O tym meczu koszykarki Polonii będą chciały jak najszybciej zapomnieć. W rozegranym awansem w ramach 16. kolejki spotkaniu 1. Ligi Kobiet Czarne Koszule doznały bolesnej porażki w Łomiankach. Miejscowy SMS zdobył ponad 2 razy więcej punktów, a jedyną z naszych dziewczyn która rzuciła ponad 10 – dokładnie 12 – oczek, była Dominika Paczkowska.
Polonistki jeszcze w pierwszych minutach spotkania grały z gospodyniami punkt za punkt. Do końca pierwszej kwarty utrzymywały niewielki dystans do rywalek, ale druga odsłona spotkania rozpoczęta od celnej trójki 14-letniej Anny Makurat reprezentującej SMS to był początek końca wyrównanej rywalizacji tego wieczoru. Z każdą minutą koszykarki z Łomianek powiększały swoją przewagę punktową a Czarne Koszule miały ogromne problemy ze szczelną obroną miejscowych.
Relacja z Łomianek:
Po dwóch fantastycznych zwycięstwach u siebie, zaliczamy dziś dwie wpadki z rywalem spod Warszawy – SMS PZKosz Łomianki. Najpierw w starciu drugich zespołów pada wynik 84:39 dla gospodyń, a w chwilę później z podobnym bilansem punktowym grę kończy pierwszy zespół ulegając aż 36:83.

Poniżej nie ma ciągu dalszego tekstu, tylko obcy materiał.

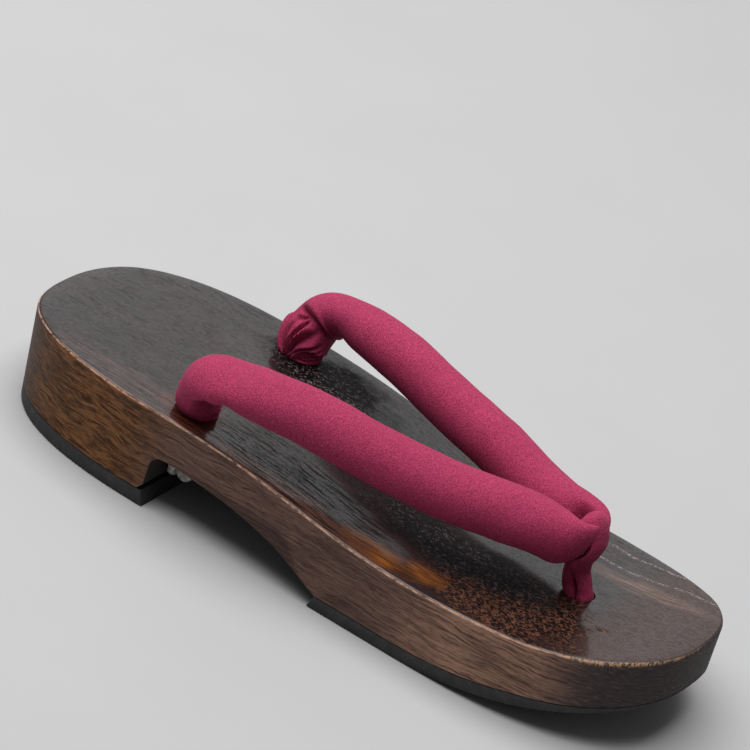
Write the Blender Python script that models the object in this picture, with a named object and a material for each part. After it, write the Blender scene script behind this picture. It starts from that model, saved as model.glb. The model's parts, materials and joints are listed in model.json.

Zaczynało się nie najgorzej, pierwszą kwartę nasze zawodniczki trzymały dystans. Potem niestety gra Czarnych Koszul się załamała.
– Myślę, że najlepiej jest zapomnieć o tym spotkaniu, że w ogóle się odbyło. Może to zbliżające się święta, zbyt duża ilość emocji, meczów, które rozgrywamy co kilka dni. Następne spotkanie gramy w sobotę i na nim musimy się teraz skupić. Ja może jestem niepoprawną optymistką, ale uważam paradoksalnie, że to dzisiejsze spotkanie może spowodować, że dziewczyny za trzy dni zagrają bardzo dobry mecz i wygrają – komentuje Kasia Dulnik.
Do końca rundy pozostały cztery mecze, a po dzisiejszym nasz pierwszy zespół ląduje na 8. miejscu tabeli z dorobkiem 18 punktów. Po rundzie zasadniczej liga zostanie podzielona na dwie grupy, w których zespoły będą walczyły o awans lub utrzymanie.
– Z racji tego, że gramy pierwszy rok na zapleczu ekstraklasy, naszym celem musi być wygrywanie jak największej liczby meczów z drużynami z dolnej połowy tabeli i bezpieczne utrzymanie się w lidze. Tylko tak możemy myśleć perspektywicznie i budować zespół, który będzie wygrywał wszystkie spotkania za rok czy dwa. My nie chcemy w tym roku awansować, nie mamy jeszcze zespołu na to, żeby walczyć o awans do Tauron Basket Ligi. Dlatego myślę, że to właśnie starcia i zwycięstwa w dolnej grupie nam dużo więcej dadzą, będą budowały atmosferę. Zespół z Łomianek to czołówka 1. Ligi i o ile porażka boli, to dla walki o utrzymanie się nie ma ona znaczenia, bo w drugiej części rozgrywek liczą się tylko mecze z bezpośrednimi rywalami w walce o bezpieczne miejsca – puentuje trenerka żeńskiego zespołu Czarnych Koszul.
Krul Student
6.12.2014, 18:45
SMS PZKosz Łomianki – SKK Polonia Warszawa 83:36 (15:10, 23:9, 27:7, 18:10)
Punkty dla Polonii: Paczkowska – 12, Małaszewska, Maj,Gawryszewska, Machowicz – po 6.